Now, before anyone thinks I’m looking down on that, I’m not. The American Karate form I studied while I was losing weight (and helped me drop 180+ pounds over 2 years) was a tournament form. The katas were all flashy, and the instruction was more based on copying movements than in the practical side of the martial arts. While my own predilections lie with the more practical side of things, the sport forms are very cool in their own right and are absolutely worth pursuing. They are great for health, coordination, discipline, and a number of other things. They aren’t really great for self-defense the way they are taught, but they really aren’t meant to be.
Our conversation begin with a discussion of the bunkai of a kata I had been demonstrating (Jion). I had been showing the various techniques in the kata when the newly minted black belt from another system brought up “hidden moves” in a kata. He had been told by one of his teachers that every form they were taught (all of which were either tournament forms or “tricked out” versions of traditional kata) held secret moves. This is something you hear from a lot of martial arts instructors who like to pretend to know more than they do, or who want to show off.
It’s not true. Or, more precisely, it shouldn’t be.

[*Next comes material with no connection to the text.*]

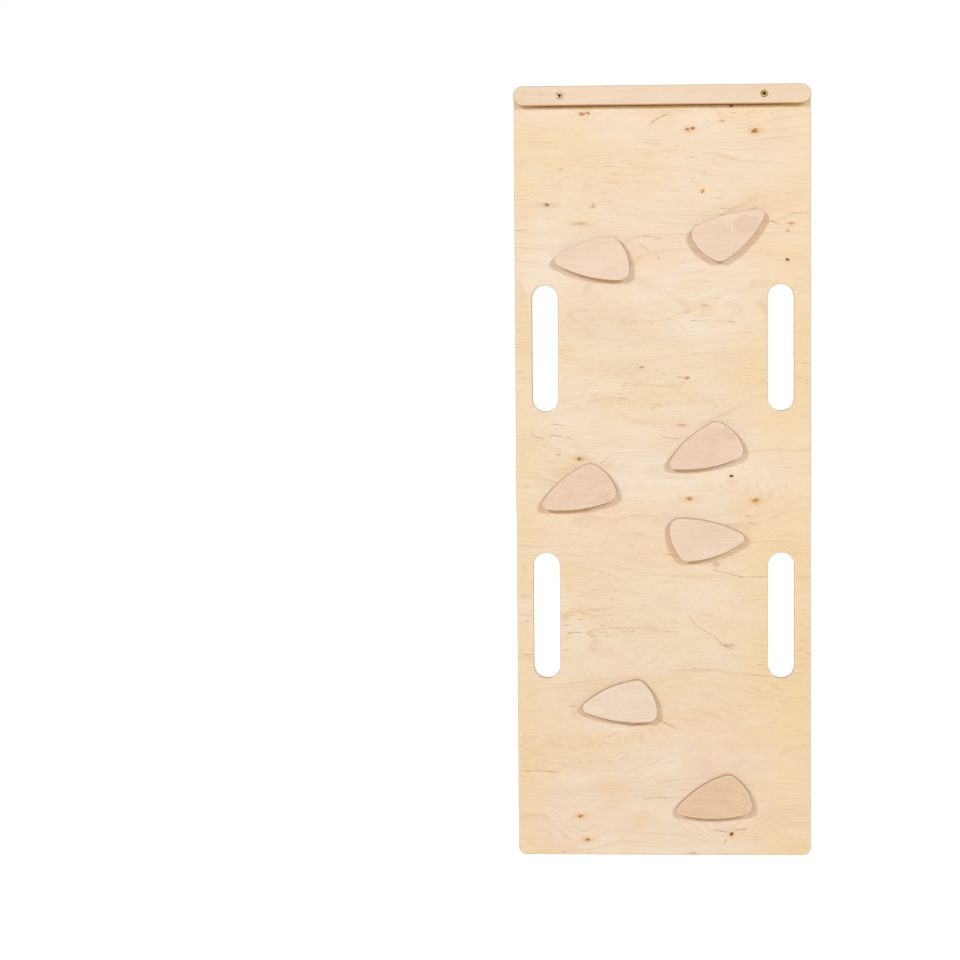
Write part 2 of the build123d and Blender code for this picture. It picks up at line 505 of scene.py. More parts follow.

You see, as I’ve discussed before, a kata is simply a mnemonic device for remembering techniques you have learned from a teacher. Think of it as a semester worth of learning condensed into shorthand to keep you from forgetting what you’ve been shown. In other words: if there are hidden moves in a kata it means the teacher hasn’t been doing his job very well.
The way kata should be taught, and this is completely my opinion, is technique (or group of techniques) first. An instructor should show and drill the movements and techniques until a student can perform them. Once they have perfected (or come as close as they can to perfecting) a technique, only then would a instructor teach a kata. That way, the student has the practical side of a move-set down in their head before thy are given a way to recall and continue to train those moves. Kata, without the foundation of application first, is just dancing.
I will toss in a little addendum here: yes, there are movements whose nature may not be understood at first, especially if a student is improperly being taught with the kata-first technique. Techniques may blend together in a kata, or the movement when practiced in “shorthand” may not appear to be exactly as what it is. That doesn’t mean the moves are “hidden,” it just means it is in shorthand. A kata does not represent the reality of a group of techniques. It is just a way for a martial artists to keep techniques alive in their memory.
I’ll say that again: a kata isn’t the reality of a set of techniques.
This question of “hidden techniques” in a kata is only slightly less silly than someone who teaches that a kata is made up of a fight between multiple opponents in multiple directions. Sure, it is fun to see in a tournament, but it isn’t the reality.